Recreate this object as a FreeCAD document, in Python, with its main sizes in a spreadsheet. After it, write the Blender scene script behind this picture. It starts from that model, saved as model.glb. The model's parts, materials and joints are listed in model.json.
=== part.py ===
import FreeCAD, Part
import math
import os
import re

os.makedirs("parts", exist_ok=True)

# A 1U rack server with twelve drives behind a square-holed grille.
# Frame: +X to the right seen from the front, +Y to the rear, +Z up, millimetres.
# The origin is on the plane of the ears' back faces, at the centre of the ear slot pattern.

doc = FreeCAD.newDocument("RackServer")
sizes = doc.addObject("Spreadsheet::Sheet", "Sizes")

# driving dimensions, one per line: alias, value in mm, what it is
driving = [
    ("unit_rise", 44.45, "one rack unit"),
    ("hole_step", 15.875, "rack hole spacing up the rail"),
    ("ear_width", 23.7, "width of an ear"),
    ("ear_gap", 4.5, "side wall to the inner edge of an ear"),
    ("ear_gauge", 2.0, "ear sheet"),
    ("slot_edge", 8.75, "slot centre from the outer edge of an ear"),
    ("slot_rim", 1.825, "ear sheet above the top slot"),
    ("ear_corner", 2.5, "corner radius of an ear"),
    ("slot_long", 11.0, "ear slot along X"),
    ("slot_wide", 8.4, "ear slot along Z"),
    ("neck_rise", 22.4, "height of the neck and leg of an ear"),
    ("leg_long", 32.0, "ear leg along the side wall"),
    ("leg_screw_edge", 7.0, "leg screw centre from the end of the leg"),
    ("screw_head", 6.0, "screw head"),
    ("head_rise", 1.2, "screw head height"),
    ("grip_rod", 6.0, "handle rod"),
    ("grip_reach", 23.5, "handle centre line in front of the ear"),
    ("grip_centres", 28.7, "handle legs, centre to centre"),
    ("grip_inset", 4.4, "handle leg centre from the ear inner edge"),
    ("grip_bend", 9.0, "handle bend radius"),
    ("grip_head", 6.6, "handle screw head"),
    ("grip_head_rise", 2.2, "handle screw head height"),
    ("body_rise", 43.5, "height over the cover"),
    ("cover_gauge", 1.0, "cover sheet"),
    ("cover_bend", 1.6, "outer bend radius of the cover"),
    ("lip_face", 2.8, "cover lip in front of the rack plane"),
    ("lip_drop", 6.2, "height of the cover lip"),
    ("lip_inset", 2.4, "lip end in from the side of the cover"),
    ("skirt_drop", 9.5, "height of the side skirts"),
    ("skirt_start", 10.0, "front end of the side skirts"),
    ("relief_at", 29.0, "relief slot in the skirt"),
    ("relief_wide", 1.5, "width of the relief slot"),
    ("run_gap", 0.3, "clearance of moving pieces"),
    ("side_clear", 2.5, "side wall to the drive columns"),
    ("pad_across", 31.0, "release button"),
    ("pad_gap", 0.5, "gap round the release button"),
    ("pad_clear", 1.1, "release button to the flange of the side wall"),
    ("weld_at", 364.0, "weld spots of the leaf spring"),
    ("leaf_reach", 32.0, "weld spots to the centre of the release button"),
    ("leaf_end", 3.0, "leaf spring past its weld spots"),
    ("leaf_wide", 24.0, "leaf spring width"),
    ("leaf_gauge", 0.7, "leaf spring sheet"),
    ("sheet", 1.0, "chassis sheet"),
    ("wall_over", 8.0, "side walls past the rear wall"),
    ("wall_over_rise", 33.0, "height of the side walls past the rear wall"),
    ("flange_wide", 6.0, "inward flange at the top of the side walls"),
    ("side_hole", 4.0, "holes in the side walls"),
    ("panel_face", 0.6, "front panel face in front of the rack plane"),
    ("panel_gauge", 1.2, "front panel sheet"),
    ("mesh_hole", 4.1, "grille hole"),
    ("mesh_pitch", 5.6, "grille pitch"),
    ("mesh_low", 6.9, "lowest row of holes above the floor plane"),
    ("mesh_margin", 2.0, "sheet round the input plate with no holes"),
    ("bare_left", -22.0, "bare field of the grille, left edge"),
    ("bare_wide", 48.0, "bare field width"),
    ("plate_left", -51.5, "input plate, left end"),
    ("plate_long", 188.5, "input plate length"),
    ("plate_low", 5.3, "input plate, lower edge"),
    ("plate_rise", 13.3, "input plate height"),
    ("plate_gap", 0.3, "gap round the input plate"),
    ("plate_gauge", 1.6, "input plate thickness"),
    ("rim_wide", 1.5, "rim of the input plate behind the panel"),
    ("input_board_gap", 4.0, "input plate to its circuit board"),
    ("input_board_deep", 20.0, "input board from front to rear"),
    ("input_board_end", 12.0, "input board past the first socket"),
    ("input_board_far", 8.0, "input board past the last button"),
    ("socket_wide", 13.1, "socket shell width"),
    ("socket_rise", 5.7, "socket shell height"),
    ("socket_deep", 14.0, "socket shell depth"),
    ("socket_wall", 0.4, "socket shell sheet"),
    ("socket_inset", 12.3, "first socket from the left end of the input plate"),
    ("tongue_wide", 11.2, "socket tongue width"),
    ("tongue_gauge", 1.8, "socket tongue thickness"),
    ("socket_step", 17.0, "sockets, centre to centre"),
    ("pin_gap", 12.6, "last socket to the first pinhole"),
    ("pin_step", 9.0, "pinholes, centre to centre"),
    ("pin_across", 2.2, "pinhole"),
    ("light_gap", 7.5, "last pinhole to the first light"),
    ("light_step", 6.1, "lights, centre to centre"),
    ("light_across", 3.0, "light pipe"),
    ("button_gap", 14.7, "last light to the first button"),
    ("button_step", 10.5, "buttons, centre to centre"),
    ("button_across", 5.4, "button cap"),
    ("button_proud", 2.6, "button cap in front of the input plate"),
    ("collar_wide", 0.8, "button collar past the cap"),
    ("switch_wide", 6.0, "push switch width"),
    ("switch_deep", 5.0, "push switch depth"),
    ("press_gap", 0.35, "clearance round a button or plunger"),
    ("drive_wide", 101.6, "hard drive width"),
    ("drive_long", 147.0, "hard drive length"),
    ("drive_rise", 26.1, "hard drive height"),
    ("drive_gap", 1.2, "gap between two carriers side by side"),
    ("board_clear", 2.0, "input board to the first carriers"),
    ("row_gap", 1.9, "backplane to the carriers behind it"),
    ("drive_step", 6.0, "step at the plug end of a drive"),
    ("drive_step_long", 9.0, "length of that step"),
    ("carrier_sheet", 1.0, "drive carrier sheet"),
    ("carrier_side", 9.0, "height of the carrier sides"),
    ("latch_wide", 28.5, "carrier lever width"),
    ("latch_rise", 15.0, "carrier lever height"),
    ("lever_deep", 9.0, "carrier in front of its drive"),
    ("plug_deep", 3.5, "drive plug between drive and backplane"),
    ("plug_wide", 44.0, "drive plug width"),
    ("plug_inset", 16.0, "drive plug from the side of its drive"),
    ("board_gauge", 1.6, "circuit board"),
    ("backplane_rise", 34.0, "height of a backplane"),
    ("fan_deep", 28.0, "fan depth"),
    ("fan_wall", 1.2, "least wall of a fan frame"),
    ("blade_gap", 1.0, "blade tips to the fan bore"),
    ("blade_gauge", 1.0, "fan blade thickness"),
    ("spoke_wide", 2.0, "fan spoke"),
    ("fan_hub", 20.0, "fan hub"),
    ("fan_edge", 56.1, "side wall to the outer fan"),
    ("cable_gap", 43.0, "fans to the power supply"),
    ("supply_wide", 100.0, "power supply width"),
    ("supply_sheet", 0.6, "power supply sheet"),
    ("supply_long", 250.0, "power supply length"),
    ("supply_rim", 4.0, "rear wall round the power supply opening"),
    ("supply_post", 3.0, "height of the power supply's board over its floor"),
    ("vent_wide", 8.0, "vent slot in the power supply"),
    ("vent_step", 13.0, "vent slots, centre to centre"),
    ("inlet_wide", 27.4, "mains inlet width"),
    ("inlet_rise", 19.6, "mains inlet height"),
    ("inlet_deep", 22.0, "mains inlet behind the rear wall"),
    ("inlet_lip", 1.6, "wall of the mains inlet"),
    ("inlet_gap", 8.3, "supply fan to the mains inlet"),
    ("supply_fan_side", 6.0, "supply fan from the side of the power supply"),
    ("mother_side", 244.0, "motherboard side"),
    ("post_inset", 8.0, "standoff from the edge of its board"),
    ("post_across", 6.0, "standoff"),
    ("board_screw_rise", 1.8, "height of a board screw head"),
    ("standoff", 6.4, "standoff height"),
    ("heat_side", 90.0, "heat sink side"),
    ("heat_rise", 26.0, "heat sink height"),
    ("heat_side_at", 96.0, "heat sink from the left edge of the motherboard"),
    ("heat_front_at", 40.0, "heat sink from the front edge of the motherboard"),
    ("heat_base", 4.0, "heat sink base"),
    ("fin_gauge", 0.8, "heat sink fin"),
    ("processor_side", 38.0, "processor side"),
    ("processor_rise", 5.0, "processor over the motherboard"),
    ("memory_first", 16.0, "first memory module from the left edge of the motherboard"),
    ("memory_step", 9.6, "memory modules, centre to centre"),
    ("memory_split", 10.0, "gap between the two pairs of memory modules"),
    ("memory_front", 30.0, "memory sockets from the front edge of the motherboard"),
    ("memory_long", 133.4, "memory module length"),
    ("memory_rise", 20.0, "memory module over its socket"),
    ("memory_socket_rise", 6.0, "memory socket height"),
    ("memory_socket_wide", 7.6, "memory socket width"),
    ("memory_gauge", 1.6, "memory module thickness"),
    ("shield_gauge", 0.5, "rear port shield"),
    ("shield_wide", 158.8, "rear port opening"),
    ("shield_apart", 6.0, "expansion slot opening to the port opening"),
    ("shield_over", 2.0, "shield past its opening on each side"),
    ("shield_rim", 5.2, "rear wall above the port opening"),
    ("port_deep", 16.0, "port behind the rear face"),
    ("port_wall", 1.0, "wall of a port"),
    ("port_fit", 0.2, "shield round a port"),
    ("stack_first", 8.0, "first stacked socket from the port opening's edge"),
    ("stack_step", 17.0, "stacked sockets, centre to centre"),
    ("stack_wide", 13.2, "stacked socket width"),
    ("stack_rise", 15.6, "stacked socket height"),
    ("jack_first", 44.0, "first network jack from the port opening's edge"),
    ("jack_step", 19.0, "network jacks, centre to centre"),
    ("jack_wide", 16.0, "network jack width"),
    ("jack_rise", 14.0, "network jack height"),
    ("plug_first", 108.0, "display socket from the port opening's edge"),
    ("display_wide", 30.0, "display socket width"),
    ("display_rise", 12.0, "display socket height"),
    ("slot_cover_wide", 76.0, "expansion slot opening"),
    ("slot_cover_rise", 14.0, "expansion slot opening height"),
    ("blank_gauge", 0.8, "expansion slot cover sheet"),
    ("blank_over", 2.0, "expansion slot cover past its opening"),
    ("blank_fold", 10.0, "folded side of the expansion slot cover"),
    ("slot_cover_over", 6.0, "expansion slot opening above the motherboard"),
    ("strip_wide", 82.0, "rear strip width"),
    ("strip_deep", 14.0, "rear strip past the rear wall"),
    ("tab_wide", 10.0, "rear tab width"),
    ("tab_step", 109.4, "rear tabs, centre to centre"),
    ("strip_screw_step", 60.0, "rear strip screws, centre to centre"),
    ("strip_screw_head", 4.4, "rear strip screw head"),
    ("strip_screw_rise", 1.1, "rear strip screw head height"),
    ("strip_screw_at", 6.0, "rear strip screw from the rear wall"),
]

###

_Your task_
How many of the lines in the listing above hold the word "parts"? Report only that figure.

_Exercise response_
2